Wednesday, 22 March 2017

McCanns fail to stop 'not innocent' ruling in Madeleine's disappearance

CRIME

Wednesday 22 March 2017


  
By Mark Saunokonoko


Kate and Gerry McCann talk to the press after delivering statements at the court house in their case against 
Portuguese police officer Goncalo Amaral, in Lisbon on July 8, 2014. Source: AFP

Kate and Gerry McCann were dealt a damaging blow today after a Supreme Court rejected a formal complaint against a ruling which stated they were not innocent in the disappearance of Madeleine.

The McCanns have been engaged in a protracted and expensive eight-year legal battle, using money from the Find Madeleine Fund, to silence a detective who authored a book that claimed they faked their daughter's abduction and covered up her death.

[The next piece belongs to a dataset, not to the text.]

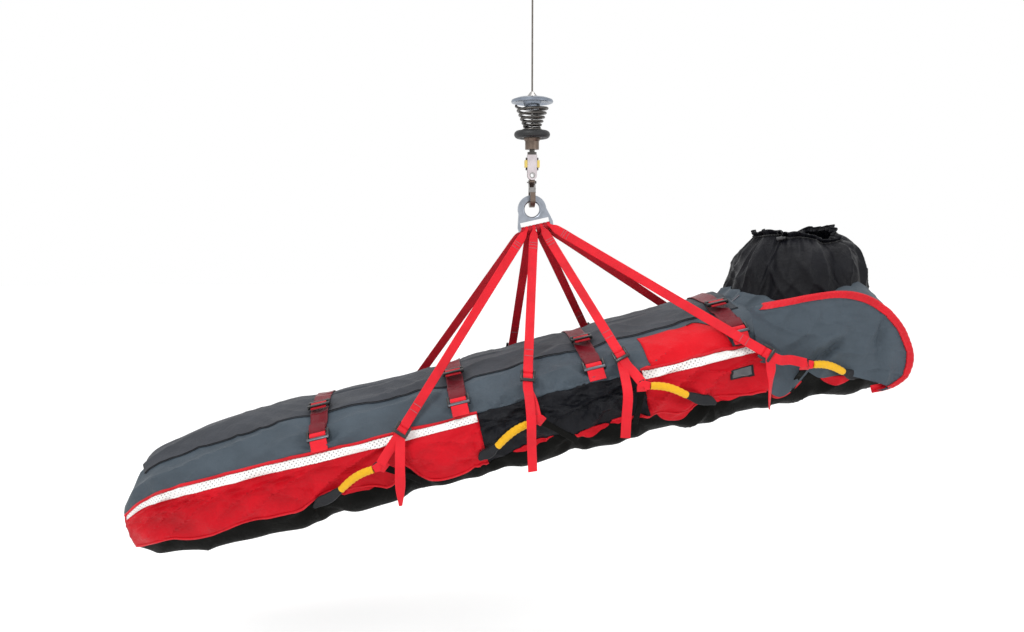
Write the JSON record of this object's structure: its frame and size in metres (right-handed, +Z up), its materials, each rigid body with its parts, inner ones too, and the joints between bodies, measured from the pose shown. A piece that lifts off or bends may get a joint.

Last month, Portugal's Supreme Court upheld a 2016 ruling that Goncalo Amaral's 2008 book 'The Truth of the Lie' was indeed exercising his legal right to freedom of expression.

READ MORE: McCann's reaction to sniffer dogs in apartment and rental car 'didn't make sense'
READ MORE: Abduction theories blasted as ridiculous; 'Maddie likely dead', crime expert claims

In February's ruling the judges also declared the lifting of Kate and Gerry's 'arguidos' status (a kind of formal suspect), and the 2008 archiving of the criminal investigation into Maddie's disappearance, did not mean they were innocent.

Lawyers for the McCanns, who have steadfastly claimed Maddie was abducted, described the Supreme Court's assertion as "erroneous" and "frivolous". They immediately laid the formal complaint.

Today, Supreme Court judge Dr Jorge Manuel Roque Nogueira threw that complaint out.

Amaral oversaw the original investigation into Madeleine's disappearance from the family's holiday apartment on May 3, 2007.

The McCanns were made 'arguidos' in the days following a cadaver and blood dog search that saw alerts made inside the family's holiday apartment and also a rental car Kate and Gerry hired 25 days after Maddie vanished.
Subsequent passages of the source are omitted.